Part II: Identity Thesis

The Uncontaminated Test

Introduction

0:00 / 0:00

The Uncontaminated Test

If affect is structure, the structure should be detectable independent of any linguistic contamination. If the identity thesis is true, then systems that have never encountered human language, that learned everything from scratch in environments shaped like ours but isolated from our concepts, should develop affect structures that map onto ours—not because we taught them, but because the geometry is the same.

The Experimental Logic

Consider a population of self-maintaining patterns in a sufficiently complex CA substrate—or transformer-based agents in a 3D multi-agent environment, initialized with random weights, no pretraining, no human language. Let them learn. Let them interact. Let them develop whatever communication emerges from the pressure to coordinate, compete, and survive.

The literature establishes: language spontaneously emerges in multi-agent RL environments under sufficient pressure. Not English. Not any human language. Something new. Something uncontaminated.
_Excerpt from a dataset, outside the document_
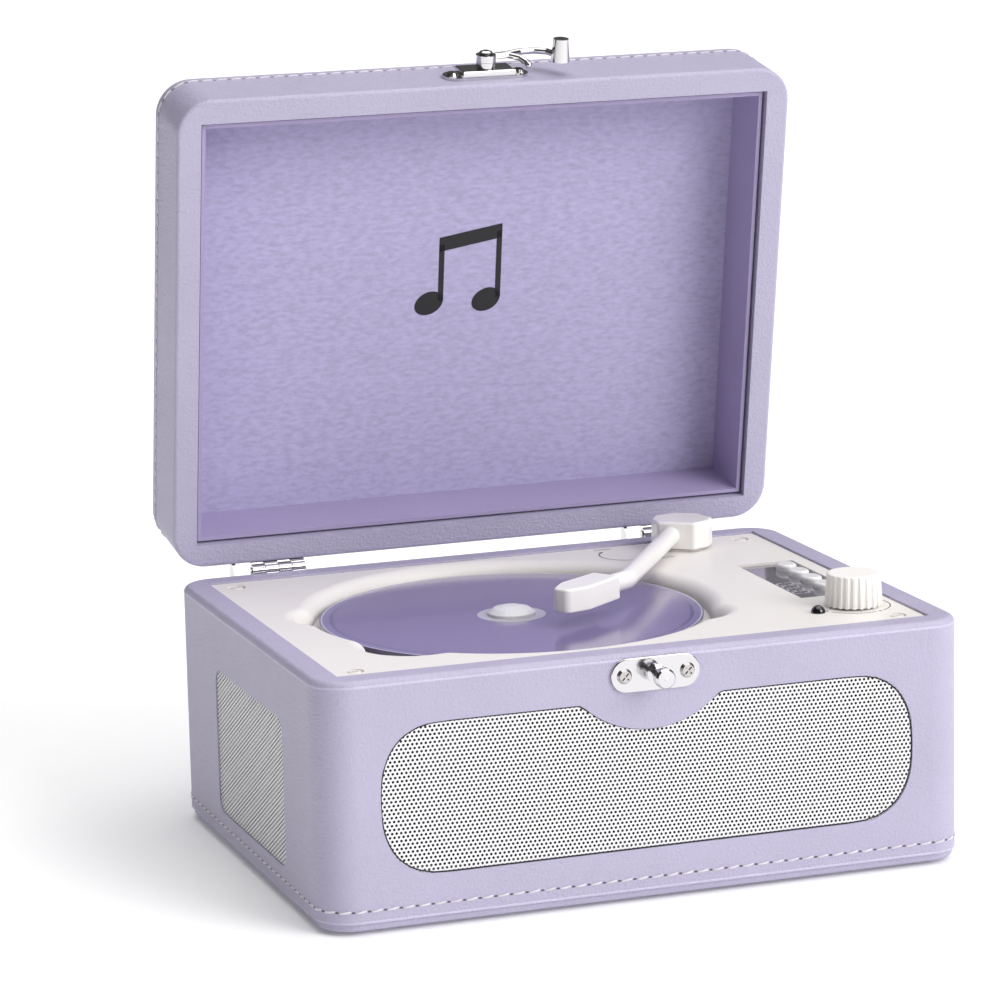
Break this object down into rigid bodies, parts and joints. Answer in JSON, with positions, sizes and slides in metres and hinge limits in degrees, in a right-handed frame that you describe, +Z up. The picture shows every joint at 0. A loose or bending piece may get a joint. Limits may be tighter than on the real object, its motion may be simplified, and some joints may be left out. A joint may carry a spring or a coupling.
{
  "type": "suitcase record player",
  "caption": "Suitcase-style disc player shaped like a turntable, with a hinged latched lid, swinging tonearm, knob, buttons, speaker grilles and a disc drive.",
  "frame": {"origin": "centre of the case's underside, above the rubber feet", "axes": "+X to the right of someone facing the front grille, +Y to the hinged back, +Z up"},
  "size_m": [0.206, 0.1956, 0.2464],
  "materials": {
    "leatherette": "pebbled lavender leatherette",
    "grille": "perforated sheet, satin white",
    "deck_plastic": "satin off-white",
    "arm_plastic": "glossy white",
    "knob_plastic": "fluted, satin white",
    "button_plastic": "glossy white",
    "lens_glass": "smoked, glossy",
    "sensor_black": "glossy black",
    "steel": "polished nickel plate",
    "screw_steel": "plain",
    "screw_white": "white paint",
    "disc_coat": "printed polycarbonate",
    "clear_hub": "glossy",
    "board": "solder mask",
    "black_plastic": "matte",
    "mdf": "black-painted board",
    "bare_wood": "raw fibreboard",
    "cone_paper": "pressed paper",
    "rubber": "matte",
    "zinc_sheet": "zinc plated",
    "lining": "short felt",
    "lining_panel": "mottled felt",
    "optic": "coated"
  },
  "bodies": {
    "base": {"case_shell": "leatherette", "bottom_panel": "leatherette", "rubber_feet": "rubber", "corner_posts": "bare_wood", "bottom_screws": "screw_steel", "front_grille": "grille", "left_grille": "grille", "right_grille": "grille", "speaker_baffle": "mdf", "side_backings": "mdf", "speaker_baskets": "zinc_sheet", "speaker_cones": "cone_paper", "deck_panel": "deck_plastic", "deck_screws": "screw_white", "display_lens": "lens_glass", "control_board": "board", "tact_switches": "black_plastic", "sensor_dome": "sensor_black", "volume_pot": "zinc_sheet", "cd_chassis": "black_plastic", "chassis_dampers": "rubber", "spindle_motor": "zinc_sheet", "sled_rods": "steel", "sled_motor": "zinc_sheet", "main_board": "board", "rear_panel": "black_plastic", "aux_jack": "black_plastic", "dc_jack": "black_plastic", "power_switch": "black_plastic", "tonearm_foot": "arm_plastic", "arm_switch": "black_plastic", "catch_plate": "steel", "catch_post": "steel", "case_hardware_screws": "screw_steel", "hinge_base_leaves": "steel", "hinge_pins": "steel"},
    "lid": {"hinge_lid_leaves": "steel", "lid_shell": "leatherette", "lid_liner": "lining", "lid_panel": "lining_panel", "latch_plate": "steel", "latch_rivet": "steel", "lid_hardware_screws": "screw_steel"},
    "latch_arm": {"latch_arm": "steel"},
    "tonearm": {"tonearm_shaft": "zinc_sheet", "tonearm_housing": "arm_plastic", "tonearm_tube": "arm_plastic", "tonearm_head": "arm_plastic"},
    "volume": {"pot_shaft": "zinc_sheet", "volume_knob": "knob_plastic"},
    "play_button": {"play_button": "button_plastic"},
    "back_button": {"back_button": "button_plastic"},
    "next_button": {"next_button": "button_plastic"},
    "source_button": {"source_button": "button_plastic"},
    "disc_spindle": {"turntable_hub": "clear_hub", "disc": "disc_coat"},
    "laser_sled": {"laser_sled": "black_plastic"},
    "objective_lens": {"objective_lens": "optic"},
    "drive_pinion": {"drive_pinion": "black_plastic"},
    "switch_slider": {"switch_slider": "black_plastic"}
  },
  "joints": [
    {"name": "lid_hinge", "type": "hinge", "parent": "base", "child": "lid", "pos_m": [0, 0.0807, 0.0757], "axis": [1, 0, 0], "range_deg": [0, 80]},
    {"name": "latch_swing", "type": "hinge", "parent": "lid", "child": "latch_arm", "pos_m": [0.0012, 0.06309, 0.23374], "axis": [0, 0.1736, -0.9848], "range_deg": [0, 90]},
    {"name": "tonearm_swing", "type": "hinge", "parent": "base", "child": "tonearm", "pos_m": [0.0648, 0.059, 0.08], "axis": [0, 0, 1], "range_deg": [0, 33]},
    {"name": "volume_turn", "type": "hinge", "parent": "base", "child": "volume", "pos_m": [0.0805, -0.0446, 0.08], "axis": [0, 0, 1], "range_deg": [-150, 150]},
    {"name": "play_button_press", "type": "slide", "parent": "base", "child": "play_button", "axis": [0, 0, -1], "range_m": [0, 0.0006], "stiffness_N_per_m": 300},
    {"name": "back_button_press", "type": "slide", "parent": "base", "child": "back_button", "axis": [0, 0, -1], "range_m": [0, 0.0006], "stiffness_N_per_m": 300},
    {"name": "next_button_press", "type": "slide", "parent": "base", "child": "next_button", "axis": [0, 0, -1], "range_m": [0, 0.0006], "stiffness_N_per_m": 300},
    {"name": "source_button_press", "type": "slide", "parent": "base", "child": "source_button", "axis": [0, 0, -1], "range_m": [0, 0.0006], "stiffness_N_per_m": 300},
    {"name": "disc_spin", "type": "hinge", "parent": "base", "child": "disc_spindle", "pos_m": [-0.0154, 0.0018, 0.07], "axis": [0, 0, 1], "continuous": true},
    {"name": "laser_slide", "type": "slide", "parent": "base", "child": "laser_sled", "axis": [0, 1, 0], "range_m": [0, 0.0331]},
    {"name": "lens_focus", "type": "slide", "parent": "laser_sled", "child": "objective_lens", "axis": [0, 0, 1], "range_m": [-0.0004, 0.0006], "stiffness_N_per_m": 40},
    {"name": "pinion_spin", "type": "hinge", "parent": "base", "child": "drive_pinion", "pos_m": [0.0142, 0.0318, 0.06], "axis": [0, 0, 1], "range_deg": [-296.5, 0]},
    {"name": "power_slide", "type": "slide", "parent": "base", "child": "switch_slider", "axis": [1, 0, 0], "range_m": [0, 0.004]}
  ],
  "couplings": [
    {"joint": "pinion_spin", "follows": "laser_slide", "rad_per_m": -156.25}
  ]
}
Now: extract the affect dimensions from their activation space. Valence as viability gradient. Arousal as belief update rate. Integration as partition prediction loss. Effective rank as eigenvalue distribution. Counterfactual weight as simulation compute fraction. Self-model salience as MI between self-representation and action.

These are computable. In a CA, exactly. In a transformer, via the proxies defined above.
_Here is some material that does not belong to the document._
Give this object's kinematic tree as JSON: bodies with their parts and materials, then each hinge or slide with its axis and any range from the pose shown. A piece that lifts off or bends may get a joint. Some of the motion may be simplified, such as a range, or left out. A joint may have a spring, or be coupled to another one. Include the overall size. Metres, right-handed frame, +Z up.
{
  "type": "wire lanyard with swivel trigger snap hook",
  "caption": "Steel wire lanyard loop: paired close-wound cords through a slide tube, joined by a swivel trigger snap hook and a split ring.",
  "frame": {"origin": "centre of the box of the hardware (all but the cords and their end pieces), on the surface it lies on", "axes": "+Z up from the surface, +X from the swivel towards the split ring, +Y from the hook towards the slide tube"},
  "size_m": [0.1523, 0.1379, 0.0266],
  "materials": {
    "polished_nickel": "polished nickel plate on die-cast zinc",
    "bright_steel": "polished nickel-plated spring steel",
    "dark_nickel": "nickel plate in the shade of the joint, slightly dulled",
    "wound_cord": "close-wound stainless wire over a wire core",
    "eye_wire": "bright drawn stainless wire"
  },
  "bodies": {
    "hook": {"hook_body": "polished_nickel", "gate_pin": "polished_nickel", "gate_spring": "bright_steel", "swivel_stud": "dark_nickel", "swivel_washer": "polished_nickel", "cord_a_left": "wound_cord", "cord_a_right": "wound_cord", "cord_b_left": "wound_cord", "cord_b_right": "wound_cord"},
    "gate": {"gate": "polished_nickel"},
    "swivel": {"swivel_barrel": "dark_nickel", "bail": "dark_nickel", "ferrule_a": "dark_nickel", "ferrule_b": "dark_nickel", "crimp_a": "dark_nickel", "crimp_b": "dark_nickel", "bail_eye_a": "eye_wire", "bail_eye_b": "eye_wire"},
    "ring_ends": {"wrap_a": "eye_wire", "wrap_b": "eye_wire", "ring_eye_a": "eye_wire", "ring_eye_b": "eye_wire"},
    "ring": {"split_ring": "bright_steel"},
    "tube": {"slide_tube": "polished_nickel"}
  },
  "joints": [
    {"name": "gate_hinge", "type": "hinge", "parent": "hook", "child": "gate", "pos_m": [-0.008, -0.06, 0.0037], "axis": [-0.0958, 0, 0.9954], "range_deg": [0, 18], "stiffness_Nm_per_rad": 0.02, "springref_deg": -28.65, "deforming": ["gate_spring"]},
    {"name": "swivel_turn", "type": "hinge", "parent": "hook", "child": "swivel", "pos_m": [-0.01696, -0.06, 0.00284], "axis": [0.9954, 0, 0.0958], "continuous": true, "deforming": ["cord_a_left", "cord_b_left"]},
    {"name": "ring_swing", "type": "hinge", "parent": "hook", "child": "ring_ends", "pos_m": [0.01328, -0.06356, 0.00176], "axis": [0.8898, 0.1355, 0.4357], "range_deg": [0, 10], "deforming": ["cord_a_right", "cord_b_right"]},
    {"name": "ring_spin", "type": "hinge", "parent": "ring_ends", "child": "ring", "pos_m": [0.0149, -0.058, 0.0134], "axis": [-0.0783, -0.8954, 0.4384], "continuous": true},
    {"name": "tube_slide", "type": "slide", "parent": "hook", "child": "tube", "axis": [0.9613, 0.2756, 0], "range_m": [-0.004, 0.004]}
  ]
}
Simultaneously: translate their emergent language into English. Not by teaching them English—by aligning their signals with VLM interpretations of their situations. If the VLM sees a scene that looks like fear (agent cornered, threat approaching, escape routes closing), and the agent emits signal-pattern $\sigma$ , then $\sigma$ maps to fear-language. Build the dictionary from scene-signal pairs, not from instruction.

The translation is uncontaminated because:

The agent never learned human concepts
The mapping is induced by environmental correspondence
The VLM interprets the scene, not the agent’s internal states
The agent’s "thoughts" remain in their original emergent form

The Core Prediction

The claim is not merely that affect structure, language, and behavior should “correlate.” Correlation is weak—marginal correlations can arise from confounds. The claim is geometric: the distance structure in the information-theoretic affect space should be isomorphic to the distance structure in the embedding-predicted affect space. Not just “these two things covary,” but “these two spaces have the same shape.”
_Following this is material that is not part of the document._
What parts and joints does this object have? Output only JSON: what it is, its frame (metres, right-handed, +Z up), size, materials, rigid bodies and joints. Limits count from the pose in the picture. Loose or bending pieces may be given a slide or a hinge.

To test this, let $\mathbf{a}_i \in \mathbb{R}^6$ be the information-theoretic affect vector for agent-state $i$ , computed from internal dynamics (viability gradient, belief update rate, partition loss, eigenvalue distribution, simulation fraction, self-model MI). Let $\mathbf{e}_i \in \mathbb{R}^d$ be the affect embedding predicted from the VLM-translated situation description, projected into a standardized affect concept space.

For $N$ agent-states sampled across diverse situations, compute pairwise distance matrices:

\begin{aligned}D^{(a)}_{ij} &= |\mathbf{a}_i - \mathbf{a}_j| \quad \text{(info-theoretic affect space)} D^{(e)}_{ij} &= |\mathbf{e}_i - \mathbf{e}_j| \quad \text{(embedding-predicted affect space)}\end{aligned}

The prediction: Representational Similarity Analysis (RSA) correlation between the upper triangles of these matrices exceeds the null:

\rho_{\text{RSA}}(D^{(a)}, D^{(e)}) > \rho_{\text{null}}

where $\rho_{\text{null}}$ is established by permutation (Mantel test).

This is strictly stronger than marginal correlation. Two spaces can have correlated means but completely different geometries. RSA tests whether states that are nearby in one space are nearby in the other—whether the topology is preserved.

The specific predictions that fall out: when the affect vector shows the suffering motif—negative valence, collapsed effective rank, high integration, high self-model salience—the embedding-predicted vector should land in the same region of affect concept space. States with the joy motif—positive valence, expanded rank, low self-salience—should cluster together in both spaces. And crucially, the distances between suffering and joy, between fear and curiosity, between boredom and rage, should be preserved across the two measurement modalities.

Not because we trained them to match. Because the structure is the experience is the expression.

Technical: Representational Similarity Analysis

RSA compares the geometry of two representation spaces without requiring them to share dimensionality or units. The method (Kriegeskorte et al., 2008) is standard in computational neuroscience for comparing neural representations across brain regions, species, and models.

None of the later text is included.